Within about ten days the delivery had shifted noticeably toward women in their 40s, the people who'd actually buy. Frequency on the wrong audience dropped because Meta stopped wasting impressions on people the hook now repelled. Cost per purchase settled back to roughly $39. Nothing changed in the campaign structure. The creative re-cast the audience, and the account followed.
That's the whole lesson in one move. When delivery is wrong, the first place to look isn't the targeting tab. It's the first three seconds of your ad.
How to read your account through this lens
Once you accept that creative is the targeting, your reporting habits change. A few that have served us well:
- Check the delivery breakdown on your top ads. Look at the age and gender split per ad. If an ad is reaching the wrong people, the creative is mis-cast - the answer lives in the hook and the visual, not the settings.
- Use frequency and CPM as a read on audience size. A high CPM and a climbing frequency on a specific ad usually means it's resonating with a small pocket of people and you're hammering them. That's fine if it's hitting your numbers, but it tells you the creative is narrow.
- Make more ads, sliced finer. Instead of one ad for "plumbers", make ten for different slivers of plumbing. Cost per result tends to fall as the call-out sharpens, so you can afford to burn through more of them. That's the nature of it now.
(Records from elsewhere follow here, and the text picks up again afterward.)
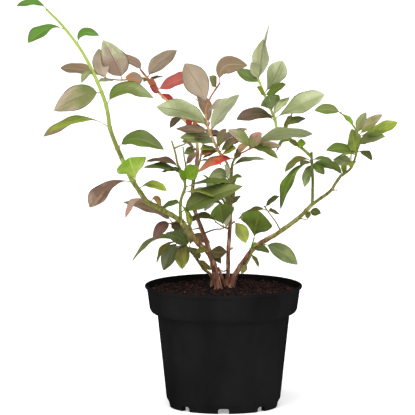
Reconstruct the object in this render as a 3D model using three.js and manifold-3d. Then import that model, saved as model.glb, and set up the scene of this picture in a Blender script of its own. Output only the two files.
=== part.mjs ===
// A young blueberry bush in a round nursery pot. Millimetres, +Z up, the origin under the middle of the pot.
//
// Pot and potting soil are turned about Z. Five stems stand on a flat cut at soil level, and each bough is
// one tapering limb. A shoot carries leaves: it grows from one stem, starts a hair clear of the limb that
// carries it, and keeps clear of everything that stands already. The leaves of a shoot are fused to its stem
// and twigs.
//
// Places on the plant are [across, away, height]: across and height as measured square to a line of sight
// that comes down on the bush from the front, and away as the depth behind the pot's axis.

import * as THREE from "three";
import { mergeVertices } from "three/addons/utils/BufferGeometryUtils.js";
import Module from "manifold-3d";

const wasm = await Module();
wasm.setup();

const { Vector3 } = THREE;
const UP = new Vector3(0, 0, 1);

// The line of sight that the places are measured along.
const SIGHT_TILT = (8.2 * Math.PI) / 180;
const SIGHT_DISTANCE = 20000;
const SIGHT_ACROSS = -19.2;
const SIGHT_HEIGHT = 238.6;
const TO_VIEWER = new Vector3(0, -Math.cos(SIGHT_TILT), Math.sin(SIGHT_TILT));

const GAP = 0.3;
const WELD = 1e-4;

// Pot: a 3 litre nursery container with a collar, a rolled rim and a notched foot.
const POT_SIDES = 36;
const RIM_RADIUS = 94.5;
const RIM_TOP = 147.5;
const LIP_HEIGHT = 3.4;
const COLLAR_TOP_RADIUS = 92;
const COLLAR_FOOT_RADIUS = 88.5;
const COLLAR_FOOT = 117.5;
const BODY_TOP_RADIUS = 79.5;
const BODY_TOP = 112.8;
const BODY_FOOT_RADIUS = 68.4;
const BODY_FOOT = 10.7;
const FOOT_TOP_RADIUS = 65.7;
const FOOT_RADIUS = 64.4;
const FOOT_INNER_RADIUS = 58;
const WALL = 1.5;
const SHOULDER = 3;
const FLOOR_CORNER = 2;
const EDGE = 1;
const FLOOR_UNDERSIDE = 7;
const FLOOR_TOP = 9;
const PAD_RADIUS = 14;
const NOTCHES = 8;
const NOTCH_WIDTH = 13;
const NOTCH_CHAMFER = 1.6;
const NOTCH_HEIGHT = 6.4;
const NOTCH_INNER_RADIUS = 51;
const NOTCH_OUTER_RADIUS = 71;
const DRAINS = 6;
const DRAIN_RADIUS = 4.5;
const DRAIN_SIDES = 12;
const DRAIN_RING = 42;
const OVERSHOOT = 3;

// Soil: level round the stems, and a little lower at the wall.
const SOIL_TOP = 143.5;
const SOIL_EDGE = 139.5;
const SOIL_LEVEL_RADIUS = 30;
const SOIL_SLOPE_RADIUS = 55;

// Limbs and twigs.
const LIMB_SIDES = 7;
const LIMB_STEP = 13;
const TWIG_SIDES = 4;
const TWIG_STEP = 15;
const FLARE = 0.45;
const FLARE_HEIGHT = 5;
const TWIG_RADIUS = [1.2, 0.8];

// Leaves are rooted on a stem or twig beyond this share of it, at places looked up in so many samples.
const BARE_SHARE = 1 / 15;
const STEM_SAMPLES = 60;
const TWIG_SAMPLES = 30;

// Leaves. A station is a share of the way from the leaf's root to its tip.
const STATIONS = [0, 0.09, 0.33, 0.66];
const PETIOLE_END = 0.09;
const PETIOLE_RADIUS = 0.65;
const LEAF_WIDTH = 0.43;
const LEAF_WIDTH_RANGE = [0.93, 1.07];
const LEAF_WIDTH_SPARE = 1.02;
const BLADE_SKEW = 0.9;
const BLADE_FULLNESS = 0.8;
const LEAF_THICKNESS = 0.022;
const LEAF_LEAST_THICKNESS = 0.9;
const LEAF_FOLD = 0.16;
const LEAF_FOLD_RANGE = [0.6, 1.4];
const LEAF_TWIST_RANGE = [-0.3, 0.3];
const LEAF_ARCH = 0.06;
const ARCH_LEAN = 0.4;
const STEEP = 0.94;

// Leaves by rule: shares of the stem between which they stand, angles, and the range of each random choice.
const GOLDEN_ANGLE = (137.5 * Math.PI) / 180;
const RULE_OPENING = (58 * Math.PI) / 180;
const RULE_SHARES = [0.18, 0.97];
const RULE_TURN_RANGE = [-0.4, 0.4];
const RULE_LENGTH_RANGE = [0.75, 1.15];
const RULE_TWIST_RANGE = [-0.4, 0.4];

const COLOURS = {
  pot: 0x1d1d1e,
  soil: 0x2b1a12,
  bark: 0x8a6448,
  green: 0x5f7f35,
  plum: 0x8a6a60,
};
const ROUGHNESS = { pot: 0.55, soil: 1, bark: 0.85, leaf: 0.6 };

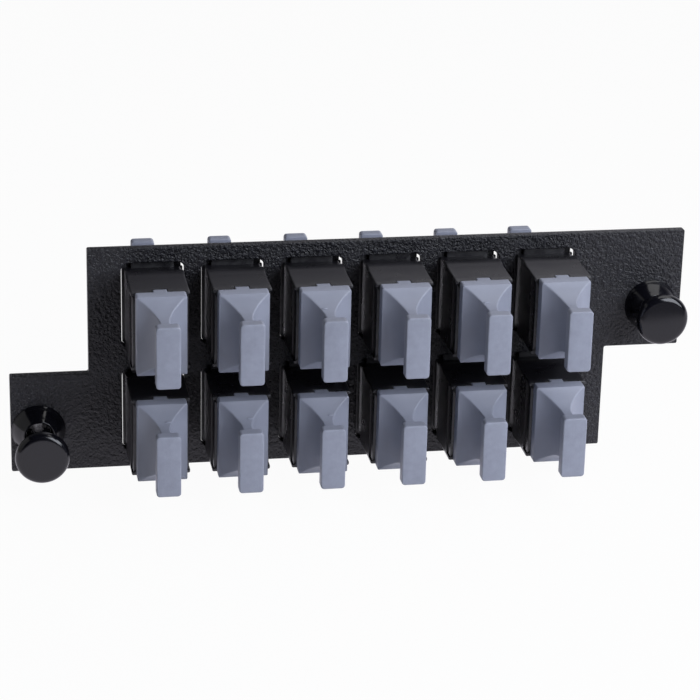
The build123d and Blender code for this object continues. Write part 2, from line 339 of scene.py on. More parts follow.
class Shape:
    """Points, faces and the share of edge painted lighter at each point, as wear and as a painted highlight,
    gathered from several surfaces.
    """

    def __init__(self):
        self.points = []
        self.rub = []
        self.faces = []
        self.count = 0

    def add(self, grid, rub=0.0, rows_close=False, ends=True):
        """Adds a grid surface. With ends, its first and last rows are closed by flat faces."""
        rows, columns = grid.shape[:2]
        self.points.append(grid.reshape(-1, 3))
        self.rub.append(np.broadcast_to(rub, (rows, columns)).reshape(-1))
        self.faces += (grid_quads(rows, columns, rows_close) + self.count).tolist()
        if ends and not rows_close:
            first = np.arange(columns) + self.count
            self.faces += [first[::-1].tolist(), (first + (rows - 1) * columns).tolist()]
        self.count += rows * columns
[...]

- Feed in your organic winners. A piece of content that already pulled the right people organically has effectively pre-cast its audience. Dropped into the account with a simple call-to-action overlay, it often keeps doing exactly that.
The settings are not where the fight is anymore. Meta's machine is better at finding buyers than any audience you'd hand-build, and it makes its decision by reading what you put in front of it. So the real question on every ad isn't "who am I targeting". It's "who did I just cast - and is it the person who buys"?